What is being asked> Return exactly the lines that run from the beginning through the line containing "const windowHeight = 212;", both included, and no others.

Material provided>
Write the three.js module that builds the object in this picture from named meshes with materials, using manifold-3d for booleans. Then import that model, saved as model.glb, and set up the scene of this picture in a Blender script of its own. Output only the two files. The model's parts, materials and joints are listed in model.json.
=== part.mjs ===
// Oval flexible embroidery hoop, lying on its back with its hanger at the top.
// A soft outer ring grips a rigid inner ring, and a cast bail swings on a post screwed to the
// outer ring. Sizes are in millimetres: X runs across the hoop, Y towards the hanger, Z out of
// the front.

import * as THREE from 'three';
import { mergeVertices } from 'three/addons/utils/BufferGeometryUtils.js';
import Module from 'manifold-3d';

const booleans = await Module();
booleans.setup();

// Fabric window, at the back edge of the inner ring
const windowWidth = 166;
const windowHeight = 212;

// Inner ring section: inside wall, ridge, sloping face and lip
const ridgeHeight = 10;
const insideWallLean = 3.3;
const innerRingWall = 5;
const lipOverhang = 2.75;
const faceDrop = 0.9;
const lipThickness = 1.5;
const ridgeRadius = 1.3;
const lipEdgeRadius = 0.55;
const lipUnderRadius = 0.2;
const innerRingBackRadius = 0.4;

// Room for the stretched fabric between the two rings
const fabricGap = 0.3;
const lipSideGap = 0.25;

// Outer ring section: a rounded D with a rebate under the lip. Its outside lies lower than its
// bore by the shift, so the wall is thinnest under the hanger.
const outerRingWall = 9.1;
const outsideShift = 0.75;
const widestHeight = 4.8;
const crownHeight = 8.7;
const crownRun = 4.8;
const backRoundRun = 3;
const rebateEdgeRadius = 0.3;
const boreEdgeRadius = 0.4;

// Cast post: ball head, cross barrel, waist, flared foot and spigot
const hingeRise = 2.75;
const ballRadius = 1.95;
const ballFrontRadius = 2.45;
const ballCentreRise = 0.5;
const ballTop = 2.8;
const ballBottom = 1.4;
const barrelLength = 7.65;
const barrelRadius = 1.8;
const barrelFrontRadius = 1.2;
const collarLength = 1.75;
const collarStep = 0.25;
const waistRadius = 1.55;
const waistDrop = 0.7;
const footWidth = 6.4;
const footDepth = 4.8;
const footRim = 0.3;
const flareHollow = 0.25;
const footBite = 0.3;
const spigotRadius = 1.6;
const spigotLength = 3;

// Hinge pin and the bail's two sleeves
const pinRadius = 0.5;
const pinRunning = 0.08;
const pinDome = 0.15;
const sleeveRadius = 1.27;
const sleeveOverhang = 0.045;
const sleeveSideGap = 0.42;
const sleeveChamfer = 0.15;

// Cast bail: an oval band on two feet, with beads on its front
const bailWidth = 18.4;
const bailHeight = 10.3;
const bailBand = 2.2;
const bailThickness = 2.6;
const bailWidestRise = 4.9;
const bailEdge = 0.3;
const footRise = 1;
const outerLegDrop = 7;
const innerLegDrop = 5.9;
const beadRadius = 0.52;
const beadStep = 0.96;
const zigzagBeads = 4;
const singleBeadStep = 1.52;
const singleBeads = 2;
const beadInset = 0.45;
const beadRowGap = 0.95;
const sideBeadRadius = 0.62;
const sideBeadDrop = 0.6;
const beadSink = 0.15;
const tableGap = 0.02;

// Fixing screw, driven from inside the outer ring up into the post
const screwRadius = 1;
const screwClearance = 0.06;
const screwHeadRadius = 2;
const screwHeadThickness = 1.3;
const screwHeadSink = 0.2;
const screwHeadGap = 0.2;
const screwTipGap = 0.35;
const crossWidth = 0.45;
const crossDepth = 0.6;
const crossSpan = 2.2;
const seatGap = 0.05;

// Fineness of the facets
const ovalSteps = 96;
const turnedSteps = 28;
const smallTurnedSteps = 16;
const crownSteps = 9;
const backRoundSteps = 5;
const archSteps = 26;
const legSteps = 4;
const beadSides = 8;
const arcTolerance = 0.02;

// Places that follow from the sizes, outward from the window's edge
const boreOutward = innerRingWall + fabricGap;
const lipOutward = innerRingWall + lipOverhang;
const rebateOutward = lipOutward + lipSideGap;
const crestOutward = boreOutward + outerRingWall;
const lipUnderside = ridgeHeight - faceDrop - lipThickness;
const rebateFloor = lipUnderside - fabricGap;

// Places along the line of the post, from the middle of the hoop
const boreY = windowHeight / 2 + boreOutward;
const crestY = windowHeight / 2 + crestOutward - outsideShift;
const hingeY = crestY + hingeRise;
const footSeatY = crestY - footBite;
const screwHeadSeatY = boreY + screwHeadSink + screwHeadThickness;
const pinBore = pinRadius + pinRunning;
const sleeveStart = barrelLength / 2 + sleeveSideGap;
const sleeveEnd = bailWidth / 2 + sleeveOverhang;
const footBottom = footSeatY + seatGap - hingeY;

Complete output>
Write the three.js module that builds the object in this picture from named meshes with materials, using manifold-3d for booleans. Then import that model, saved as model.glb, and set up the scene of this picture in a Blender script of its own. Output only the two files. The model's parts, materials and joints are listed in model.json.
=== part.mjs ===
// Oval flexible embroidery hoop, lying on its back with its hanger at the top.
// A soft outer ring grips a rigid inner ring, and a cast bail swings on a post screwed to the
// outer ring. Sizes are in millimetres: X runs across the hoop, Y towards the hanger, Z out of
// the front.

import * as THREE from 'three';
import { mergeVertices } from 'three/addons/utils/BufferGeometryUtils.js';
import Module from 'manifold-3d';

const booleans = await Module();
booleans.setup();

// Fabric window, at the back edge of the inner ring
const windowWidth = 166;
const windowHeight = 212;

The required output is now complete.